Annual Honors Recital Ends on A Good Note


(Photo by Chloe Choi)

Amber Chen, Editor-in-Chief

Bright yellow lights pierced through an otherwise dark auditorium. As a storm raged outside, live music flooded the room, captivating an audience of hundreds. 

On Feb. 24, the PVHS music department held its annual honors recital. Featuring 13 performances, the recital showcased various soloists and student-led small ensembles. 

For student musicians, the annual honors recital is an opportunity to demonstrate their talents to a community rather than a musically-trained audience. 

Since she usually performs for competitions, sophomore violinist and violist Zoe Barton viewed the honors recital as a low-stress occasion to perform for her friends.

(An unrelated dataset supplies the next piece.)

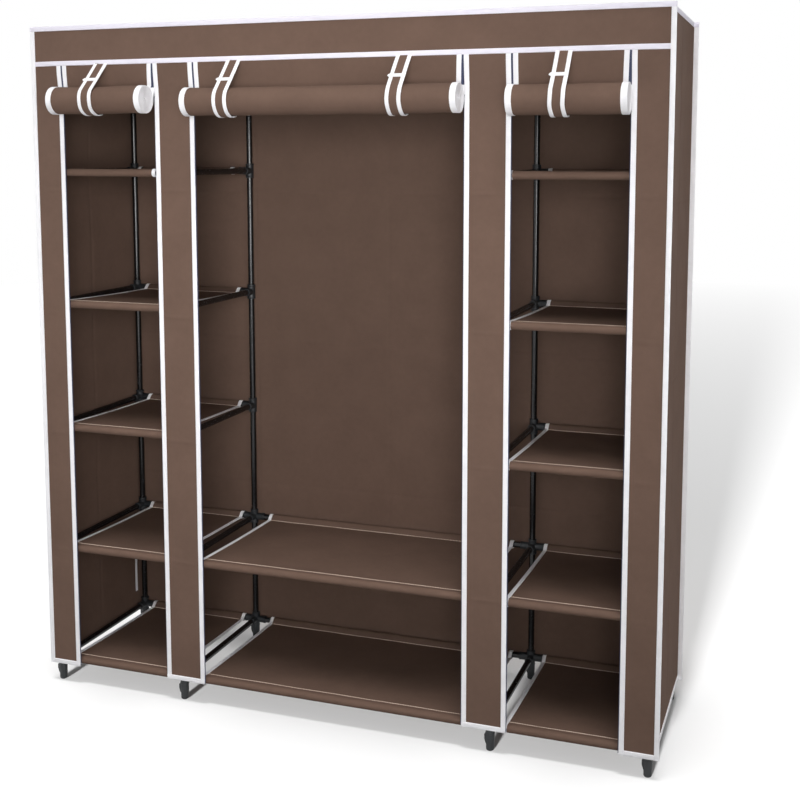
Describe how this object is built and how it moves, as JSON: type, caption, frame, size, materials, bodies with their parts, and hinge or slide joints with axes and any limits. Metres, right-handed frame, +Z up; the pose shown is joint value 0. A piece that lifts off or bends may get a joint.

“The honors recital was an opportunity to perform for people who don’t usually hear what I do,” Barton said. “I usually perform elsewhere, not often at school, so most of my friends rarely hear me.”

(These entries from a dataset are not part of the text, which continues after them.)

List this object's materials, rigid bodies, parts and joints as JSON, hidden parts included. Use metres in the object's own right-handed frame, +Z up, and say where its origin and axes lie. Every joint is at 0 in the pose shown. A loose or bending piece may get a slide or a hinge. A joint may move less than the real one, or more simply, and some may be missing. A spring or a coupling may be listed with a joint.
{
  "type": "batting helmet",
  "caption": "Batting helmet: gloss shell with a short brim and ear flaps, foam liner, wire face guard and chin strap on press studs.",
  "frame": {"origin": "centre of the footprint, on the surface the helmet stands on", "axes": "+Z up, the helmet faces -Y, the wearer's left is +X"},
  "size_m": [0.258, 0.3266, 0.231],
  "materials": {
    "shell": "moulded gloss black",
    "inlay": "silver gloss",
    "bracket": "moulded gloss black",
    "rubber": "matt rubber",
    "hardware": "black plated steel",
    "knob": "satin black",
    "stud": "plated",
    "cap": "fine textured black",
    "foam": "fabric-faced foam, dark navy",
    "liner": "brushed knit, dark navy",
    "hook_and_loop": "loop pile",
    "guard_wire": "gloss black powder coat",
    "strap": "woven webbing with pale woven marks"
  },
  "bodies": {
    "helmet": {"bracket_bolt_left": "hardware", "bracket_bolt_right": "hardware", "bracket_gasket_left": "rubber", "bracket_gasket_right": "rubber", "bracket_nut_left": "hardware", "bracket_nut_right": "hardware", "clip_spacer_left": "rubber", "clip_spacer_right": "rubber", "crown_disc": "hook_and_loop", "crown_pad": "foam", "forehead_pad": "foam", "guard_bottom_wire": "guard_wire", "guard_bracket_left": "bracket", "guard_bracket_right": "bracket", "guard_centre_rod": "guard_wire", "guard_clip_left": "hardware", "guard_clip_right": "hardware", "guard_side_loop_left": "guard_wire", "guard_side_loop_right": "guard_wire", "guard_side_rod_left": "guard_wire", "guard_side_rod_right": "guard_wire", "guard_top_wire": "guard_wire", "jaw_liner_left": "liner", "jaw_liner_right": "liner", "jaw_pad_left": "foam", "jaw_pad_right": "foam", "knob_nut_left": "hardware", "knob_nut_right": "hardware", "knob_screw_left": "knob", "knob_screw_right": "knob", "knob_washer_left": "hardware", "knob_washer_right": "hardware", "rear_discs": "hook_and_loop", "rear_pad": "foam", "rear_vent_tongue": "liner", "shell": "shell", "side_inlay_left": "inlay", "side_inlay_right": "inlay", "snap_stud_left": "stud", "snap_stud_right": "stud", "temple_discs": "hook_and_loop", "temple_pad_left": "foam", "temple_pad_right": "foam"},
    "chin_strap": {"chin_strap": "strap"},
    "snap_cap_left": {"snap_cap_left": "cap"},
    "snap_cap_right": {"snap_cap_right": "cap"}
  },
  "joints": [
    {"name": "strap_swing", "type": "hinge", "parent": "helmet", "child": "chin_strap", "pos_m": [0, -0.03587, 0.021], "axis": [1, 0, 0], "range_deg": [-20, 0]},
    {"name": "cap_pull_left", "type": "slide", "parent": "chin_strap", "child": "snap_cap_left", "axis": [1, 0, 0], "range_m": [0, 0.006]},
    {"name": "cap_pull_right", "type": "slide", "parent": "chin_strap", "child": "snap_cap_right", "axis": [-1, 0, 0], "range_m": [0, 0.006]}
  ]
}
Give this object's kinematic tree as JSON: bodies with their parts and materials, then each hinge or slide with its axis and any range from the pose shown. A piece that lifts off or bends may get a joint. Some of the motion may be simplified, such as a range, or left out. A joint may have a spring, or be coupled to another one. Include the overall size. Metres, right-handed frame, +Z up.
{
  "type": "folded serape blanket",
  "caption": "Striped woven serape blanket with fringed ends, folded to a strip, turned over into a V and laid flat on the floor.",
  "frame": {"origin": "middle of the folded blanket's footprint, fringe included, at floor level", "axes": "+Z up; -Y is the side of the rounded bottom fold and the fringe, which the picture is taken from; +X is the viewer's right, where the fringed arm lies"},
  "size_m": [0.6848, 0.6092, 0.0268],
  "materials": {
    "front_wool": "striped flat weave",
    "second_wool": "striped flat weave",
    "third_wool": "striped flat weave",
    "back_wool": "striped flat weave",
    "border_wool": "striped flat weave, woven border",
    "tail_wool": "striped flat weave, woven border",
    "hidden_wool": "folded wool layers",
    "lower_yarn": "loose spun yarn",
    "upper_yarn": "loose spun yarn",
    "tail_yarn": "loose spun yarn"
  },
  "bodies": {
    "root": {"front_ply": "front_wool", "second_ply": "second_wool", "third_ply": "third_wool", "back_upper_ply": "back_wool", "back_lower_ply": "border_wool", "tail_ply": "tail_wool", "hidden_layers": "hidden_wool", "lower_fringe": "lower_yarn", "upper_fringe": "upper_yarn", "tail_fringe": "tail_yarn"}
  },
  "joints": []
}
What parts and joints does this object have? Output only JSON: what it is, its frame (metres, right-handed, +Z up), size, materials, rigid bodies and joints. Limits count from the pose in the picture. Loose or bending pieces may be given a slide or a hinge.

Junior and multi-instrumentalist Vanya Agrawal, another seasoned performer, shared what she loves about performing. 

“I think having an audience honestly makes me do better,” Agrawal said. “When performing, you feel a lot more energy, you feel the mood, which is very different from rehearsing. You feel elevated. It’s an entirely different atmosphere.” 

Barton enjoys performing as a way to share her unique artistic rendering of centuries-old pieces of classical music.

“There’s something about performing music that’s been around for hundreds and hundreds of years, with thousands of different interpretations, when you get to show your own interpretation to the audience and try to help them feel that with you,” Barton said. “Introducing people to [my interpretation of a piece] and making them realize that classical music is super cool is what I enjoy most about performing.” 

The honors recital offered students opportunities to step outside their comfort zones. In addition to soloing on a classical piece, Barton also performed the genre-bending anthem “Bohemian Rhapsody.”

“I had a lot of fun playing ‘Bohemian Rhapsody’ even though it was outside of what I usually do. Everyone knows ‘Bohemian Rhapsody,’ so it was fun to show the audience a piece that they all knew and had memories associated with. 

While student selections of well-known pieces united the audience, the honors recital also imparted a greater appreciation of musical diversity upon the audience.

Not only did the recital exhibit classical, jazz and rock songs, it also introduced the audience to Hindi music. 

Accompanied by five other musicians, Agrawal sang while playing the harmonium, a South Asian wind instrument that resembles a keyboard. 

Agrawal shared the reason why she chose to perform the Hindustani classic, “Raag Puriya Dhanashree,” for the recital. 

“Most people are only familiar with Western music, but music is so diverse, and I really wanted people to be able to see that when they came to the honors recital,” Agrawal said. 

“Through the piece I performed, I wanted to showcase the key differences between Indian classical music and Western music.”